There are many reasons why this makes for a fun B-movie and many other movies - those which are just plain bad - do not. For starters, it's DEL TORO directing; therefore, it's already got his whacky, unrestrained imaginative flourishes attached to it. He doesn't hold back, and I don't think he ever will; Del Toro needs to be creative or else he will most likely perish. He loves monsters, and he loves studying them, so there you have it; "Mimic" is, while different from some of his other films, still one of them overall. And that's good enough for me.

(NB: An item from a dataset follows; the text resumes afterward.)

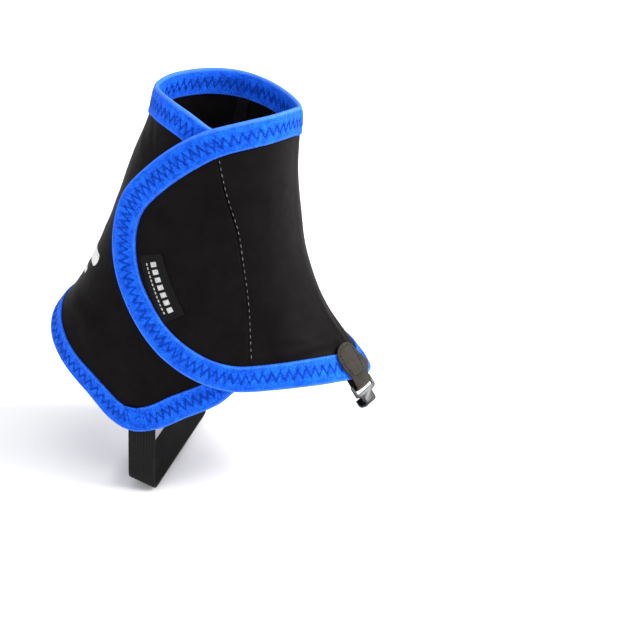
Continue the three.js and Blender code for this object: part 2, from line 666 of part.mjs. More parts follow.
function hookProfile() {
  const face = HOOK_METAL / 2;
  const outerBend = HOOK_BEND + HOOK_METAL;
  const shape = new THREE.Shape();
  shape.moveTo(face, BAR / 2);
  shape.lineTo(-face, BAR / 2);
  shape.lineTo(-face, -HOOK_DROP + HOOK_BEND);
  shape.absarc(-face - HOOK_BEND, -HOOK_DROP + HOOK_BEND, HOOK_BEND, 0, -Math.PI / 2, true);
  shape.lineTo(-face - HOOK_MOUTH + HOOK_BEND, -HOOK_DROP);
  shape.absarc(-face - HOOK_MOUTH + HOOK_BEND, -HOOK_DROP + HOOK_BEND, HOOK_BEND, -Math.PI / 2, -Math.PI, true);
  shape.lineTo(-face - HOOK_MOUTH, -HOOK_DROP + HOOK_TIP);
  shape.lineTo(-face - HOOK_MOUTH - HOOK_METAL, -HOOK_DROP + HOOK_TIP);
  shape.lineTo(-face - HOOK_MOUTH - HOOK_METAL, -HOOK_DROP + HOOK_BEND);
  shape.absarc(-face - HOOK_MOUTH + HOOK_BEND, -HOOK_DROP + HOOK_BEND, outerBend, Math.PI, 1.5 * Math.PI, false);
  shape.lineTo(-face - HOOK_BEND, -HOOK_DROP - HOOK_METAL);
  shape.absarc(-face - HOOK_BEND, -HOOK_DROP + HOOK_BEND, outerBend, 1.5 * Math.PI, 2 * Math.PI, false);
  shape.closePath();
  return shape;
}

function hookFace() {
  const shape = new THREE.Shape();
  const shoulder = -EYE_DROP - 1.6;
  shape.moveTo(-EYE_HALF, BAR / 2);
  shape.lineTo(-EYE_HALF, shoulder + 1);
  shape.quadraticCurveTo(-EYE_HALF, shoulder, -HOOK_HALF, shoulder - 0.8);
  shape.lineTo(-HOOK_HALF, -HOOK_DROP - 2 * HOOK_METAL);
  shape.lineTo(HOOK_HALF, -HOOK_DROP - 2 * HOOK_METAL);
  shape.lineTo(HOOK_HALF, shoulder - 0.8);
  shape.quadraticCurveTo(EYE_HALF, shoulder, EYE_HALF, shoulder + 1);
  shape.lineTo(EYE_HALF, BAR / 2);
  shape.closePath();
  const eye = new THREE.Path();
  const eyeHalf = TAB_HALF_FOLD + 3 * GAP;
  eye.moveTo(-eyeHalf, -BAR / 2);
  eye.lineTo(eyeHalf, -BAR / 2);
  eye.lineTo(eyeHalf, -EYE_DROP);
  eye.lineTo(-eyeHalf, -EYE_DROP);
  eye.closePath();
  shape.holes.push(eye);
  return shape;
}

function laceHook() {
  const depth = 2 * EYE_HALF + 1;
  const bent = new THREE.ExtrudeGeometry(hookProfile(), { depth, bevelEnabled: false, curveSegments: 6 });
  bent.translate(0, 0, -depth / 2);
  bent.applyMatrix4(new THREE.Matrix4().set(0, 0, 1, 0, 1, 0, 0, 0, 0, 1, 0, 0, 0, 0, 0, 1));
  const flat = new THREE.ExtrudeGeometry(hookFace(), { depth: 20, bevelEnabled: false, curveSegments: 6 });
  flat.translate(0, 0, -10);
  flat.rotateX(Math.PI / 2);
  return toGeometry(toManifold(bent).intersect(toManifold(flat)));
}

const hookSeat = new THREE.Group();
const barPlace = goAlong(tabPlace, tabUp, barCentre);
// The middle of the tab's fold at one side (-1), in the middle (0) or at the other side (1).
function foldMiddle(side) {
  const [angle, height] = goAlong(barPlace, tabAlong, side * TAB_HALF_FOLD);
  const outside = legPoint(angle, height, lift(angle) + tabOuter);
  return outside.lerp(legPoint(angle, height, lift(angle) + tabInner), 0.5);
}
const barAlong = foldMiddle(1).sub(foldMiddle(-1)).normalize();
const hookUp = barAlong.clone().cross(surfaceFrame(...barPlace).out).normalize();
hookSeat.position.copy(foldMiddle(-1)).lerp(foldMiddle(1), 0.5).lerp(foldMiddle(0), 0.5);
hookSeat.quaternion.setFromRotationMatrix(
  new THREE.Matrix4().makeBasis(barAlong, hookUp.clone().cross(barAlong), hookUp),
);
gaiter.add(hookSeat);
addPiece('lace_hook', laceHook(), steel, hookSeat);

export default gaiter;
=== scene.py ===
import math

import bmesh
import bpy
import numpy as np
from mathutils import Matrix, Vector


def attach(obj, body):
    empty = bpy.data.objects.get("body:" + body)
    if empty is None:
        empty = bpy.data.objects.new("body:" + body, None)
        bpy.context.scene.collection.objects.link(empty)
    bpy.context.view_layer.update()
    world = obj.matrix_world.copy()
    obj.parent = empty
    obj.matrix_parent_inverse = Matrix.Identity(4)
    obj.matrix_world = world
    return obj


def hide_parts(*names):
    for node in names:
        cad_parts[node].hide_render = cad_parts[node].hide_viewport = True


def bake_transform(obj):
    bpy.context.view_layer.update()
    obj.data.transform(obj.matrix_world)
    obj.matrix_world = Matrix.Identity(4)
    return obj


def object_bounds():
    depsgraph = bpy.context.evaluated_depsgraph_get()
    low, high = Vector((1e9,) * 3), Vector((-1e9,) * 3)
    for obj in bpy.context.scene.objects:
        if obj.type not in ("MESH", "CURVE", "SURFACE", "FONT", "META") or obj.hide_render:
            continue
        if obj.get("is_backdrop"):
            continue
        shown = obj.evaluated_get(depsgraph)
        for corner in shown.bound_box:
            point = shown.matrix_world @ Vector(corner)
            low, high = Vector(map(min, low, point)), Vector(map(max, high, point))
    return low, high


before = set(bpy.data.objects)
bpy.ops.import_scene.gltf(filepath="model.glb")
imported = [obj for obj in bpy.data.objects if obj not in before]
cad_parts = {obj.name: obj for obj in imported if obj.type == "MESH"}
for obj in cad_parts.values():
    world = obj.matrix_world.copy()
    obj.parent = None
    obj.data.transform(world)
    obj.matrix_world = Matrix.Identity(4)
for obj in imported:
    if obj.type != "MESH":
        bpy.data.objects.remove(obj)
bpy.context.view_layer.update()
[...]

Nasty, slimy cockroaches are loose in the sewers of Manhattan; provoking the stereotypical, sometimes funny, and sometimes annoying characters of the film to investigate such an infestation, and what the source of it is. As it turns out, the cockroach mutants have been released as the failed result of an experiment, which was intended as a study leading to the cure of an infectious, deadly disease. The heroine (Mira Sorvino), her husband (Jeremy Northam), and a black police-man team up to fight against the (bug) masses; in a film that's easy to enjoy and difficult to forget.

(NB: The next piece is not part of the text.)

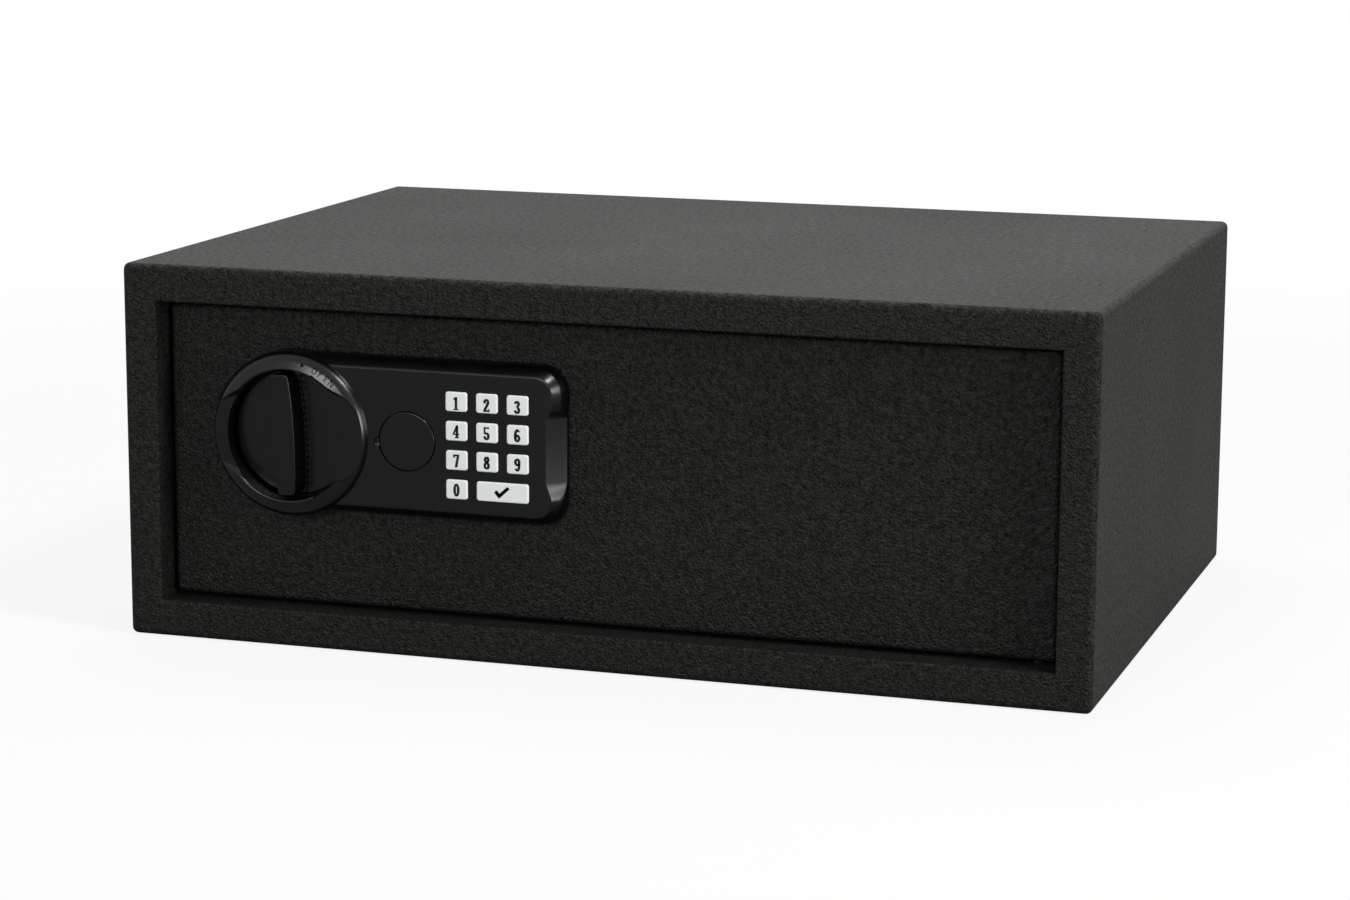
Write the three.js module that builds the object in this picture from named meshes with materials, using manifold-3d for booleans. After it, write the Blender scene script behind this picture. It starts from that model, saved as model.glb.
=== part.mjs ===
// Keypad safe: a folded steel case with a recessed door on its right-hand hinge pins, a turning knob
// that throws two bolts, a keypad, a key lock behind a cap, a locking solenoid and a battery box.
// Millimetres. X is to the right, Y runs from the front to the back, Z is up.
// The origin is the middle of the underside. A depth is measured from the front frame backwards.

import * as THREE from "three";
import { mergeVertices } from "three/addons/utils/BufferGeometryUtils.js";
import Module from "manifold-3d";

const wasm = await Module();
wasm.setup();

// Case
const caseWidth = 430;
const caseHeight = 165;
const caseDepth = 310;
const caseSheet = 2;
const caseBend = 3;
const frameSide = 15.5;
const frameTop = 16.2;
const frameBottom = 16.2;
const levelReturn = 24;
const uprightReturn = 19.5;
const returnRelief = 3;
const openingCorner = 1;
const tightestBend = 0.5;
const bendLand = 0.2;
const anchorHole = 10;
const anchorSpread = 230;
const backAnchorHeight = 82;
const matThickness = 3;
const matMargin = 1.5;
const matCorner = 3;
const matFrontGap = 3;

// Fits
const runningGap = 0.3;
const doorGap = 1.5;
const hingeSideGap = 2;
const crankSlotGap = 0.5;
const past = 1;

// Door
const doorRecess = 12;
const doorThickness = 24;
const doorSkin = 3;
const doorFlange = 2;
const doorBend = 2.5;
const doorCorner = 3;
const hingeInset = 8.5;
const hingeDepth = 18;
const hingePin = 5;
const hingePinGrip = 14;
const hingePinHead = 9;
const hingePinHeadHeight = 2.2;
const hingeBlockWidth = 13;
const hingeBlockHeight = 12;
const hingeBlockDepth = 9;
const hingeBlockChamfer = 3;
const hingeBlockClear = 1;
const pinChamfer = 1;
const coverSheet = 1.2;
const coverInset = 1;
const coverPost = 8;
const coverScrew = 3;
const coverScrewHead = 6.4;
const coverScrewHeadHeight = 1.8;
const coverScrewLength = 9;
const screwChamfer = 0.6;
const screwHoleSpare = 2;
const coverPostInset = 12;
const hingePostInset = 29;
const coverPostHeightInset = 10.3;
const stopWidth = 30;
const stopSheet = 2;
const stopOverlap = 5;
const stopFoot = 13;
const stopFromLeft = 80;

// Keypad housing
const panelLeft = 78;
const panelRight = 199.5;
const panelHeight = 66.5;
const panelMiddle = 94.2;
const panelThickness = 10.5;
const panelCorner = 11;
const panelBevel = 3.2;
const endBevel = 7.1;
const endScallop = 9.3;
const endScallopLength = 28.5;
const endScallopRun = 6;
const panelWall = 2;
const panelFloor = 2.5;
const ringRadius = 35.2;
const ringRise = 5;
const ringLip = 1.4;
const ringDraft = 1;
const ringBore = 28.4;
const ringScoop = 2.2;
const scoopFrom = 14;
const scoopInnerHalf = 23.4;
const scoopOuterHalf = 11.4;
const padCavityLeft = 147;
const padCavityInset = 8;
const padCavityEdge = 4.2;
const padCavityCorner = 3;
const cableHole = 10;
const cableHoleFromCavity = 26;
const housingStud = 4;
const housingStudLength = 5;
const housingStudInset = 4;
const housingStudSpread = 44;

// Keys
const keyWidth = 9.4;
const keyHeight = 8.1;
const keyCorner = 1.1;
const keyEdge = 0.5;
const keyRise = 1;
const keyTravel = 0.8;
const keyPitchX = 13.8;
const keyPitchZ = 12.6;
const keyFirstColumn = 154.8;
const keyFirstRow = 112.8;
const keyShelf = 0.8;
const keyShelfThickness = 1.1;
const enterWidth = 23.1;
const matPad = 0.7;
const matPadInset = 1;
const matPadCorner = 1;
const matSheet = 1;
const keyStroke = 0.2;
const boardThickness = 1.6;
const boardPost = 4;
const boardPostInset = 2.4;

// Knob and crank
const dialThickness = 2.7;
const gripLength = 51;
const gripWidth = 10.6;
const gripEndWidth = 7.8;
const gripCorner = 1.6;
const gripEdge = 0.6;
const gripOffset = -1.6;
const gripLean = -3;
const gripRibs = 17;
const gripRibPitch = 2.75;
const gripRibWidth = 1.4;
const gripRibRise = 1.1;
const gripRibRoot = 1.2;
const gripRibStart = 3;
const dialEdge = 1;
const spindle = 6;
const spindleSquare = 4.2;
const spindleSeat = 8;
const squareCorner = 0.2;
const spindleChamfer = 0.5;
const crankRadius = 10;
const crankDisc = 28;
const crankThickness = 3;
const crankPin = 5;
const crankPinLength = 6;
const crankPinRest = 45;
const crankGap = 0.5;
const crankScrew = 2.4;
const crankScrewHead = 6.5;
const crankScrewHeadHeight = 1.7;
const crankScrewLength = 6;
const crankScrewBite = 5.5;

// Key lock behind the cap
const lockFromLeft = 131.9;
const capDiameter = 25.4;
const capThickness = 2.5;
const capRise = 0.2;
const capSkirtWall = 0.8;
const capSkirtLength = 2.7;
const capSkirtInset = 0.9;
const capNotch = 3.4;
const capEdge = 0.5;
const lockBarrel = 18;
const lockFlange = 21;
const lockFlangeThickness = 1.5;
const lockFlangeEdge = 0.4;
const lockLength = 21;
const lockPlug = 12;
const lockTail = 5;
const lockTailHead = 8.2;
const lockTailHeadThickness = 1.2;
const lockNut = 26;
const lockNutThickness = 3;
const keyway = 1.5;
const keywayHeight = 7;
const keywayDepth = 9;
const camThickness = 2;
const camReach = 20;
const camWidth = 11;

// Bolt work
const boltDiameter = 14;
const boltNose = 1.5;
const boltRecess = 0.6;
const boltLength = 29.4;
const boltStub = 8;
const boltStubLength = 5;
const boltFromDoorEdge = 26.8;
const boltStubGap = 0.2;
const boltHoleDepth = 4;
const carriageSheet = 2;
const carriageWidth = 70;
const carriageMargin = 7.5;
const carriageFlangeDepth = 13.5;
const carriageCorner = 4;
const carriageWindowLeft = 16.1;
const carriageWindowWidth = 32.2;
const carriageWindowHeight = 22;
const carriageWindowDrop = 13;
const carriageWindowCorner = 5;
const guideStud = 9;
const guideScrew = 4;
const guideScrewHead = 8;
const guideScrewHeadHeight = 2;
const guideScrewBite = 3;
const guideHoleDepth = 4;
const guideFromLeft = 63;
const guideSpacing = 32;
const guideInset = 8;
const toothWidth = 5;
const armHeight = 6;
const armCorner = 2;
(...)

Del Toro is a good storyteller who can entertain through both his visual stylistics and his screenplays. I really enjoyed his two "Hellboy" films, both of which I thought were witty, fun, well-acted, and visually stunning from start-to-finish. Those are the kinds of films that Del Toro has been making since his directorial debut, "Cronos", and with luck; these are the films that he will continue to make. This is not his best film, in fact, in terms of his overall filmography, it's probably one of his worst; but "Mimic" is never boring, never uneven, and never stupid outside of the typical, expected, intentional areas.
The jump scares are fun, the cinematography and production design are lush and beautiful, and the creature effects are admirable. If you can get past the presumably intentional silliness of "Mimic", it suddenly becomes this super-enjoyable monster flick that admittedly borrows from other films, but not without being its own movie. Del Toro would never copy; he takes influence, rather. He also co-wrote this film, which means he wasn't AS involved as he has been in his films to come, but he was involved nonetheless. "Mimic" looks like a Del Toro film, feels like a Del Toro film, and plays like one too. There are flaws, but for all I know; they may have all been purely the directorial intent. But no matter what flaws it may have, as far as B-monster-movies go, this is a pretty darn good one.